Google Maps will remove image after San Fran man discovers photo of deceased sons body
By: Sarah Rea
Google Maps is removing an aerial image next week after a San Francisco man discovered the website showed a photo of his 14-year-old sons’ body, who was shot and killed in 2009.
His father discovered the image displaying Kevin Barrera’s body earlier this week. The photo appears to show Barrera’s body lying near a railway line that separates North Richmond from San Pablo in San Francisco.
The image was taken the day after Barrera was killed, on Aug. 15, 2009 and shows him surrounded by investigators with a police car parked nearby.

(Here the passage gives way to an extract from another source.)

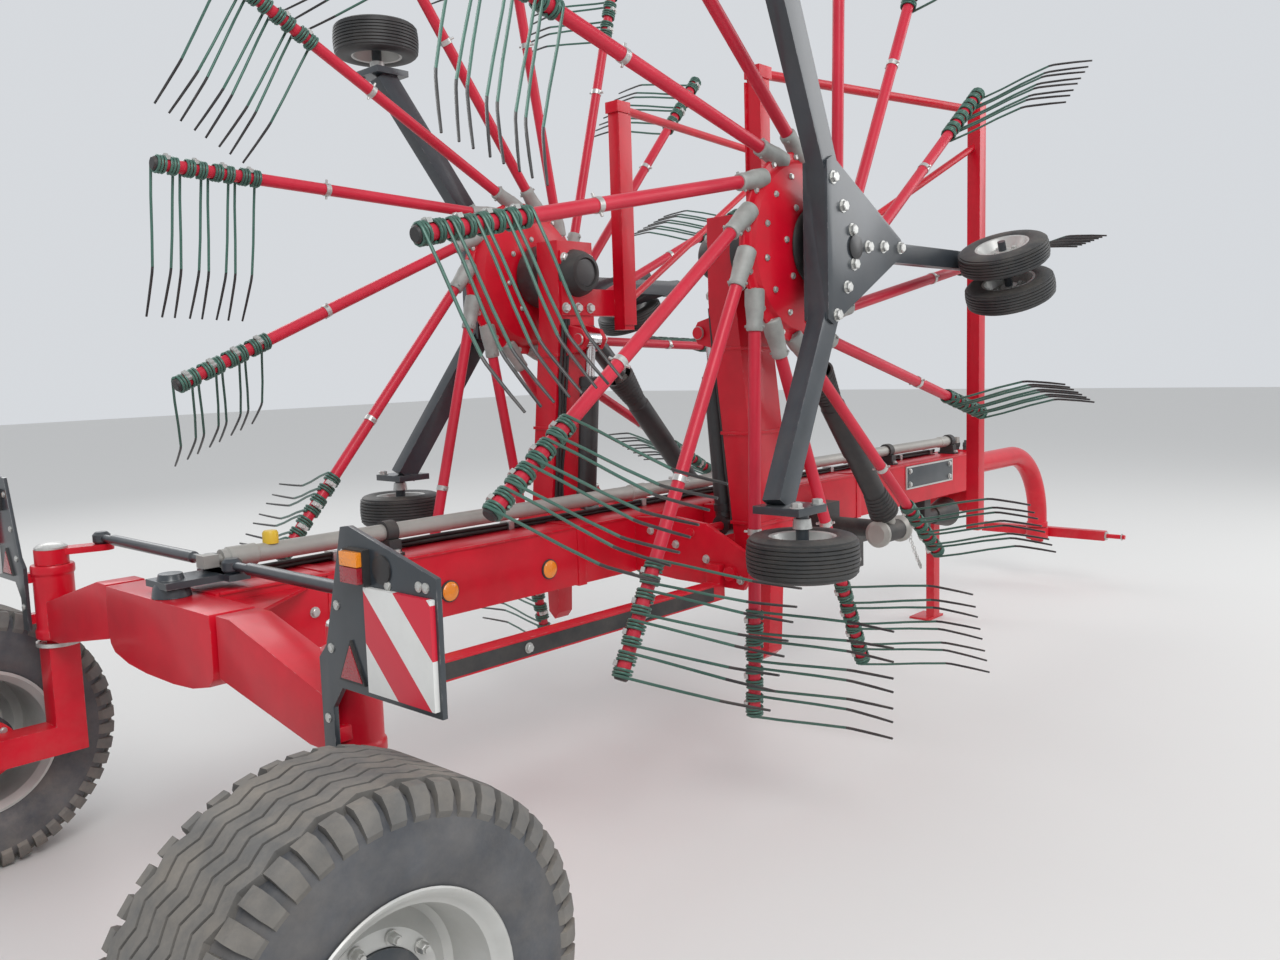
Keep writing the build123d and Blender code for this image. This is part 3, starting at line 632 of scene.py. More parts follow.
def zigzag_rib(centre, width, swing, low, high):
    """A ring whose two edges swing from side to side."""
    corners, faces = [], []
    for k in range(RIB_STEPS):
        a = 2 * pi * k / RIB_STEPS
        phase = k % 4
        shift = swing * (0.0, 1.0, 0.0, -1.0)[phase]
        for r, h in ((low, -0.5), (high, -0.44), (high, 0.44), (low, 0.5)):
            corners.append((r * cos(a), r * sin(a), centre + shift + h * width))
    for k in range(RIB_STEPS):
        m = (k + 1) % RIB_STEPS
        for i in range(4):
            j = (i + 1) % 4
            faces.append((4 * k + i, 4 * m + i, 4 * m + j, 4 * k + j))
    return corners, faces


carcass_half = [(0.214, 0.140), (0.222, 0.156), (0.240, 0.166), (0.262, 0.172), (0.266, 0.1745),
                (0.290, 0.1775), (0.320, 0.1790), (0.326, 0.1775), (0.350, 0.1750), (0.372, 0.1690),
                (0.392, 0.1570), (0.404, 0.1400), (0.410, 0.1200), (0.4115, 0.0600)]
carcass = carcass_half + [(0.4125, 0.0)] + [(r, -h) for r, h in reversed(carcass_half)]
carcass += [(0.208, -0.10), (0.208, 0.10)]
wall = Shape().put(turned(carcass, 88))
tread = Shape()
for centre in (-0.104, -0.0624, -0.0208, 0.0208, 0.0624, 0.104):
    tread.put(zigzag_rib(centre, 0.0385, 0.0085, 0.405, 0.4235))
lug = [(0.0, -0.0175, 0.130), (0.0, 0.0175, 0.130), (-0.002, 0.0180, 0.153), (-0.002, -0.0180, 0.153),
       (-0.020, 0.0180, 0.1685), (-0.020, -0.0180, 0.1685), (-0.048, 0.0155, 0.1765),
       (-0.048, -0.0155, 0.1765)]
lug += [(x - 0.016, y, h - 0.006) for x, y, h in lug]
lug_faces = [(0, 1, 2, 3), (3, 2, 4, 5), (5, 4, 6, 7), (8, 11, 10, 9), (11, 13, 12, 10), (13, 15, 14, 12),
             (0, 8, 9, 1), (6, 14, 15, 7), (1, 9, 10, 2), (2, 10, 12, 4), (4, 12, 14, 6),
             (0, 3, 11, 8), (3, 5, 13, 11), (5, 7, 15, 13)]
lugs = ring_of((lug, lug_faces), 48, 0.4215, 0.0, tyre_rubber)
tread.put(lugs).put(([(x, y, -z) for x, y, z in lugs[0]], lugs[1]))
print("tyre corners", len(wall.corners) + len(tread.corners))

# %% [markdown]
# The rim is one turned section: a rolled outer flange, the well and a dished disc. The
# hub in its middle is darker and carries a ring of nuts.

# %% Rim and hub
rim = Shape().put(turned([
    (0.232, 0.1600), (0.238, 0.1640), (0.241, 0.1700), (0.238, 0.1735), (0.229, 0.1700), (0.219, 0.1560),
    (0.206, 0.1480), (0.198, 0.1200), (0.190, 0.0950), (0.186, 0.0560), (0.172, 0.0440), (0.150, 0.0560),
    (0.138, 0.0700), (0.108, 0.0740), (0.105, 0.0740), (0.105, 0.0640), (0.140, 0.0580), (0.165, 0.0300),
    (0.196, 0.0400), (0.200, -0.1000), (0.212, -0.1480), (0.236, -0.1700), (0.226, -0.1740),
    (0.206, -0.1560), (0.214, -0.1400), (0.2145, 0.1400), (0.222, 0.1500)], 72))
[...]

Police said the father, Jose Barrera, asked Google to remove the photo immediately out of respect for his son. The company said the photo will remain posted until it is further investigated, which could take longer than a week.
Jamie Scott, project manager at Google, told Humber News the photo wasn’t taken intentionally and will be removed once they have reviewed it and are able to capture a new image for the site.
“Our satellite cameras move inch by inch snapping photos every three seconds and uploading them to the web. It would be completely different if it were some person taking the photos and uploading them manually. The chances of something like this happening are so rare and it’s a shame this family is going through this. Google Maps is meant to help people, not hurt them.”
Shruthi Sonu, an analyst for Google Maps, told Humber News they have received complaints regarding privacy concerns in the past, and have always taken all suggestions into consideration.
“Google Maps have blurred house numbers, license plates, faces, company names and so much more to avoid breaching the privacy of the public.” Sonu said, “Google and our navigation department are aware of the alleged problems with this satellite photo and are working to rectify it as soon as possible.”
According to a statement made Monday by Google Maps vice-president Brian McClendon, “Google has never accelerated the replacement of updated satellite imagery from our maps before, but given the circumstances we wanted to make an exception in this case. We believe we can update this in eight days, and we’ve spoken to the family to let them know we’re working hard on the update.”
Street View, a feature which allows the public to examine roads through images taken by Google cameras mounted on vehicles, buses and bikes, has given the public the ability to report concerns anytime they wish.
Images taken by Google from satellites above, which show a greater view of an area, do not offer the same feature.